Aux côtés du détenu le plus célèbre, Samir Kantar, Hassan Nasrallah prend la parole. Le silence s’installe. « Ce peuple ne peut jamais être vaincu », a-t-il lancé. La foule s’embrase. « Le temps des défaites est révolu, c’est maintenant le temps des victoires », a-t-il terminé. Les balcons des immeubles sont pleins. Des cris et applaudissements retentissent dans tout le quartier. La foule est en délire. C’est alors qu’il laisse la parole à Samir Kantar. Le prisonnier reçoit un accueil qui me dérange : triomphal ! Il est accueilli en véritable héro, alors qu’il est un meurtrier de sang froid ! Il prend le micro. Le silence s’impose. Tout le monde descend de sa chaise. L’objet reprend alors sa fonction principale. Le gamin à côté de moi, a fini de me donner des coup de drapeaux et se déguise en véritable combattant du Hezbollah : tee-shirt jaune, le drapeau à l’effigie du parti noué autour de la tête à la façon de Rambo, et celui aux couleurs du Liban autour de la taille ! Il est prêt et peut écouter !
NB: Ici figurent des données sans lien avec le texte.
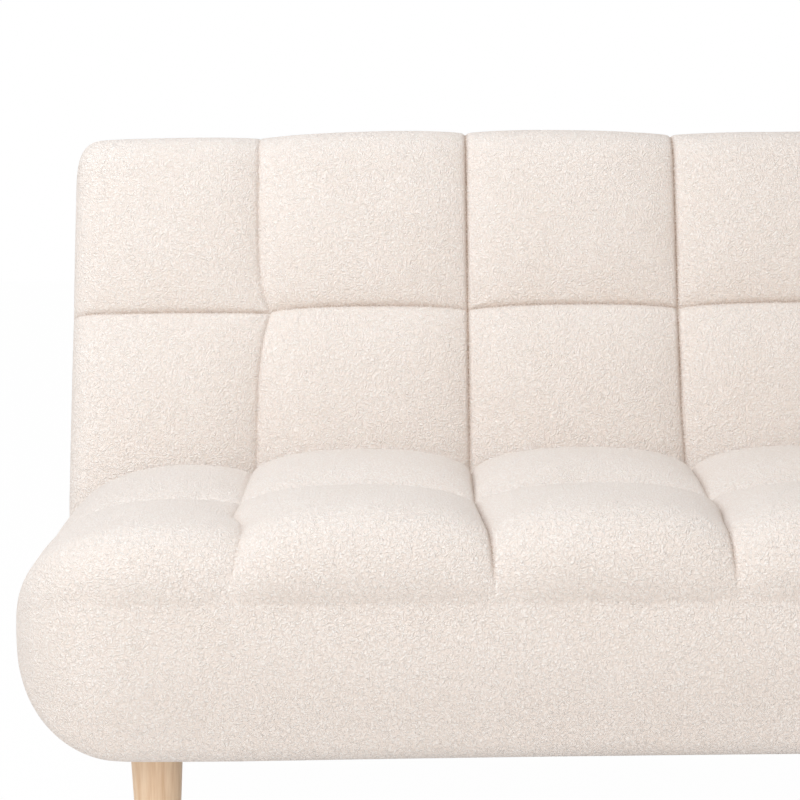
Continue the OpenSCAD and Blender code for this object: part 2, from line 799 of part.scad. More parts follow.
seat_front_rail();
seat_rear_rail();
mirror([1, 0, 0]) seat_end_rail();  // seat_end_rail_left
seat_end_rail();  // seat_end_rail_right
mirror([1, 0, 0]) seat_hinge_rail();  // seat_hinge_rail_left
seat_hinge_rail();  // seat_hinge_rail_right
seat_centre_rail();
centre_leg_block();
mirror([1, 0, 0]) base_bearer();  // base_bearer_left
base_bearer();  // base_bearer_right
base_cross_rail();
seat_springs();
spring_clips();
seat_foam();
seat_cover();
dust_cover();
translate([-leg_x, leg_front_y, 0]) turned_leg(leg_top_d, leg_foot_d);  // leg_front_left
translate([leg_x, leg_front_y, 0]) turned_leg(leg_top_d, leg_foot_d);  // leg_front_right
translate([-leg_x, leg_rear_y, 0]) turned_leg(leg_top_d, leg_foot_d);  // leg_rear_left
translate([leg_x, leg_rear_y, 0]) turned_leg(leg_top_d, leg_foot_d);  // leg_rear_right
translate([0, centre_leg_y, 0]) turned_leg(leg_top_d, leg_foot_d);  // leg_centre
leg_glides();
hanger_bolts();
leg_nuts();
mirror([1, 0, 0]) hinge_seat_plate();  // hinge_seat_plate_left
hinge_seat_plate();  // hinge_seat_plate_right
mirror([1, 0, 0]) ratchet_drum();  // ratchet_drum_left
ratchet_drum();  // ratchet_drum_right
mirror([1, 0, 0]) hinge_pin();  // hinge_pin_left
hinge_pin();  // hinge_pin_right
hinge_seat_bolts();
mirror([1, 0, 0]) hinge_back_plate();  // hinge_back_plate_left
hinge_back_plate();  // hinge_back_plate_right
hinge_back_bolts();
back_top_rail();
back_bottom_rail();
mirror([1, 0, 0]) back_end_stile();  // back_end_stile_left
back_end_stile();  // back_end_stile_right
mirror([1, 0, 0]) back_hinge_stile();  // back_hinge_stile_left
back_hinge_stile();  // back_hinge_stile_right
back_centre_stile();
back_straps();
back_foam();
back_cover();
back_panel();
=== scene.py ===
"""An armless click-clack sofa bed in cream boucle: a tufted seat slab with rolled ends, a tufted back
that leans behind it on two ratchet hinges, and turned beech legs. Front faces -Y, the floor is z = 0."""

import math

import bmesh
import bpy
import numpy as np
from mathutils import Matrix, Vector


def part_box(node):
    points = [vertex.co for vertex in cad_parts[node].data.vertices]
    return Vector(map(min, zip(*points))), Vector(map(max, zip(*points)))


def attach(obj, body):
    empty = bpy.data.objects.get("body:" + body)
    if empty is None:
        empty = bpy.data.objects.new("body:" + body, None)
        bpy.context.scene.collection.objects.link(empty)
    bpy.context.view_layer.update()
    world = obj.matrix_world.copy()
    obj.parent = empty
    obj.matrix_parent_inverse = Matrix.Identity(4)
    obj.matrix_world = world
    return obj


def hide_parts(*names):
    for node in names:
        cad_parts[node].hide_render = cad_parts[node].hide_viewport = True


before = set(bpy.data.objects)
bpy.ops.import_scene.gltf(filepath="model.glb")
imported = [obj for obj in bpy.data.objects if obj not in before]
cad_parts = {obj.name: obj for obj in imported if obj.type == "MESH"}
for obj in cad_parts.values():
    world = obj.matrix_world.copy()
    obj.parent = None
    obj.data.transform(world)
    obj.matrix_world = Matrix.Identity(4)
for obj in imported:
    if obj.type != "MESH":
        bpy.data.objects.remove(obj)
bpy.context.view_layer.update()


# Camera. The photograph is a close view of the left half, taken from a little above the back with a
# long lens. Place and aim come from the crossings of the tuft seams.
camera_data = bpy.data.cameras.new("camera")
camera_data.sensor_width = 36.0
camera_data.lens = 113.45
camera_data.clip_end = 60.0
camera = bpy.data.objects.new("camera", camera_data)
bpy.context.scene.collection.objects.link(camera)
eye = Vector((-0.4581, -2.9572, 0.8670))
pitch, yaw, roll = math.radians(7.299), math.radians(-0.472), math.radians(0.564)
ahead = Vector((math.sin(yaw) * math.cos(pitch), math.cos(yaw) * math.cos(pitch), -math.sin(pitch)))
level = ahead.cross(Vector((0, 0, 1))).normalized()
upward = level.cross(ahead)
side = level * math.cos(roll) - upward * math.sin(roll)
over = level * math.sin(roll) + upward * math.cos(roll)
aim = Matrix((side, over, -ahead)).transposed().to_4x4()
aim.translation = eye
camera.matrix_world = aim
bpy.context.scene.camera = camera


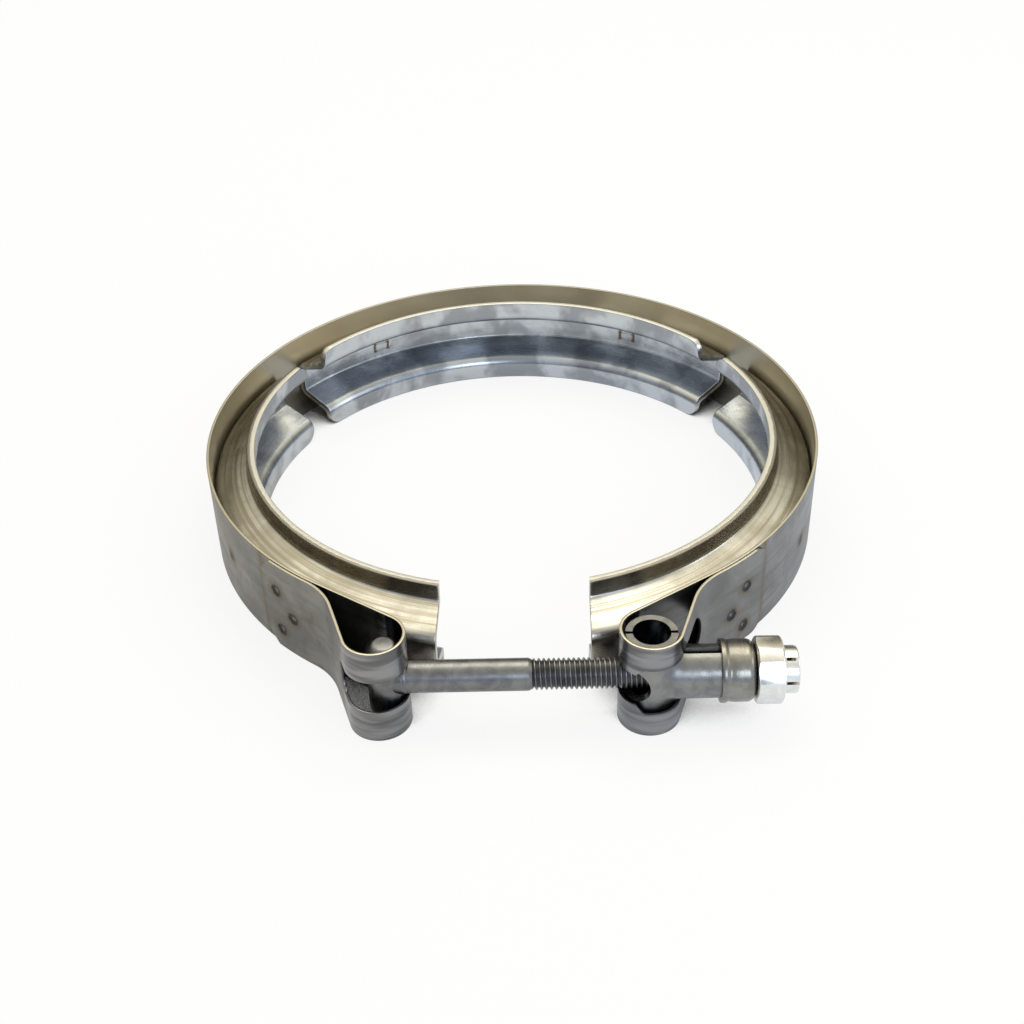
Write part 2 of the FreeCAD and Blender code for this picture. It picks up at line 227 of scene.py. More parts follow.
def frameAlong(route, s):
    # place and heading at a distance along a route of straight runs and bends
    place, heading = route["start"].copy(), route["heading"]
    for i, (length, radius) in enumerate(route["runs"]):
        last = s <= length or i == len(route["runs"]) - 1
        step = s if last else length
        left = Vector((-math.sin(heading), math.cos(heading)))
        if radius is None:
            place = place + Vector((math.cos(heading), math.sin(heading))) * step
        else:
            turn = step / radius
            centre = place + left * radius
            heading += turn
            place = centre + Vector((math.sin(heading), -math.cos(heading))) * radius
        if last:
            break
        s -= length
    return place, Vector((-math.sin(heading), math.cos(heading)))


def routeMarks(route, stepAngle, longestStep):
    # distances at which a sheet needs an edge across it to follow its route
    marks, s = [0.0], 0.0
    for length, radius in route["runs"]:
        if radius is None:
            count = max(1, math.ceil(length / longestStep))
        else:
            bend = math.degrees(length / abs(radius))
            count = max(1, math.ceil(bend / stepAngle), math.ceil(length / longestStep))
        marks += [s + length * (i + 1) / count for i in range(count)]
        s += length
    return marks


# Materials

def addNode(tree, kind, inputs=None, **settings):
    made = tree.nodes.new(kind)
    for name, value in settings.items():
        setattr(made, name, value)
    for name, value in (inputs or {}).items():
        if isinstance(value, bpy.types.NodeSocket):
            tree.links.new(value, made.inputs[name])
        elif value is not None:
            made.inputs[name].default_value = value
    return made


def calc(tree, operation, first, second=None, third=None):
    return addNode(tree, "ShaderNodeMath", {0: first, 1: second, 2: third}, operation=operation).outputs[0]


def times(tree, first, second):
    return calc(tree, "MULTIPLY", first, second)


def plus(tree, first, second):
    return calc(tree, "ADD", first, second)


def minus(tree, first, second):
    return calc(tree, "SUBTRACT", first, second)


def larger(tree, first, second):
    return calc(tree, "MAXIMUM", first, second)


def absolute(tree, value):
    return calc(tree, "ABSOLUTE", value)


def ramp(tree, value, low, high, outLow=0.0, outHigh=1.0):
    made = addNode(tree, "ShaderNodeMapRange", {
        "Value": value, "From Min": low, "From Max": high, "To Min": outLow, "To Max": outHigh,
    }, interpolation_type="SMOOTHSTEP")
    return made.outputs["Result"]


def blendColours(tree, factor, first, second):
    made = addNode(tree, "ShaderNodeMix", data_type="RGBA")
    for socket, value in ((0, factor), (6, first), (7, second)):
        if isinstance(value, bpy.types.NodeSocket):
            tree.links.new(value, made.inputs[socket])
        else:
            made.inputs[socket].default_value = value if socket == 0 else (*value, 1)
    return made.outputs[2]


def noiseAt(tree, vector, scale, detail=3.0, roughness=0.5, distortion=0.0):
    made = addNode(tree, "ShaderNodeTexNoise", {
        "Vector": vector, "Scale": scale, "Detail": detail, "Roughness": roughness, "Distortion": distortion,
    })
    return made.outputs["Fac"]


def ringCoordinates(tree):
    # Object coordinates in millimetres, with the radius and the angle about an upright axis
    place = addNode(tree, "ShaderNodeTexCoord").outputs["Object"]
    large = addNode(tree, "ShaderNodeVectorMath", {0: place, 3: 1000.0}, operation="SCALE").outputs[0]
    parts = addNode(tree, "ShaderNodeSeparateXYZ", {0: large}).outputs
    x, y = parts[0], parts[1]
    squares = plus(tree, times(tree, x, x), times(tree, y, y))
    return {
        "place": large, "x": x, "y": y, "z": parts[2],
        "radius": calc(tree, "SQRT", squares), "angle": calc(tree, "ARCTAN2", y, x),
    }


def stretched(tree, values, scales):
    # a place made of three values, each times its scale
    scaled = [times(tree, value, scale) for value, scale in zip(values, scales)]
    return addNode(tree, "ShaderNodeCombineXYZ", dict(enumerate(scaled))).outputs[0]


def wavering(tree, ring, scale, reach, detail=3.0):
    # a value that wanders to both sides of zero
    wander = minus(tree, noiseAt(tree, ring["place"], scale, detail), 0.5)
    return times(tree, wander, reach)


def newMaterial(name):
    material = bpy.data.materials.new(name)
    material.use_nodes = True
    tree = material.node_tree
    return material, tree, tree.nodes["Principled BSDF"]


def finishMetal(tree, shader, colour, rough, height, strength, distance):
    bump = addNode(tree, "ShaderNodeBump", {"Height": height, "Strength": strength, "Distance": distance})
    shader.inputs["Metallic"].default_value = 1.0
    for name, value in (("Base Color", colour), ("Roughness", rough), ("Normal", bump.outputs[0])):
        tree.links.new(value, shader.inputs[name])


strapSettings = {
    "outerRadius": 89.4, "width": 28.7, "thickness": 0.8,
    "flapGap": 0.15, "flapRun": 25.2, "flapLength": 18.7, "flapCorner": 4.8, "foldRadius": 20.0,
    "loopSpread": 68.4, "loopStandoff": 10.4, "loopInner": 7.25,
    "windowHalf": 4.95, "windowCorner": 2.6, "pastNose": 47.0, "boltWindowRun": 5.2,
    "tubeWindowHalf": 7.2, "tubeWindowStep": 57.0, "tubeWindowRun": 19.8, "tubeWindowCorner": 7.0,
    "rim": 0.13, "ring": 0.3,
    "weldRadius": 1.9, "weldDent": 0.3,
    "leftWelds": ((43.8, 5.5), (40.2, -1.4), (43.6, -7.8)),      # azimuth from -Y, height
    "rightWelds": ((43.0, 4.5), (39.6, -2.5), (42.9, -8.8)),
    "dimples": ((-60.9, 0.8), (64.3, -1.5)),
    "colour": (0.25, 0.247, 0.236), "dark": (0.17, 0.168, 0.163), "stain": (0.15, 0.115, 0.07),
    "loopReflectionLight": (0.285, 0.285, 0.293), "loopReflectionDark": (0.135, 0.135, 0.142), "inner": (0.48, 0.45, 0.37),
    "edge": (0.52, 0.485, 0.40), "weldColour": (0.045, 0.045, 0.05), "weldCentre": (0.17, 0.165, 0.16),
    "shaded": (0.018, 0.02, 0.026),
}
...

Le discours est bref, quelque 15 minutes. En même temps, il n’a pas dû être bien préparé, Samir Kantar a été libéré dans la journée et n’a cessé de voyager depuis. Sa voix est nouée, comme remplie de larmes, mais je ne l’écoute pas vraiment. Il dévoue sa loyauté à Hassan Nasrallah, avant de promettre aux Palestiniens qu’il continuerait sa résistance. Plus que le discours, c’est le personnage et l’accueil qui lui est réservé qui me dérangent. Je ne veux pas vraiment l’écouter, et me concentre sur le futur petit soldat qui joue “à la guerre” à côté de moi, sous le regard amusé de sa soeur aînée. Kantar termine son speech sous les applaudissements. La musique reprend en attendant que le chef du Hezbollah prenne de nouveau la parole. Quelques minutes plus tard, il apparaît sur l’écran géant. Hassan Nasrallah n’est plus présent sur scène, le discours est retransmi. Je quitte le stade. Dans les alentours, la voix du chef charismatique retentit depuis les appartements et les voitures. Tout le monde écoute et se tait, en attendant la suite.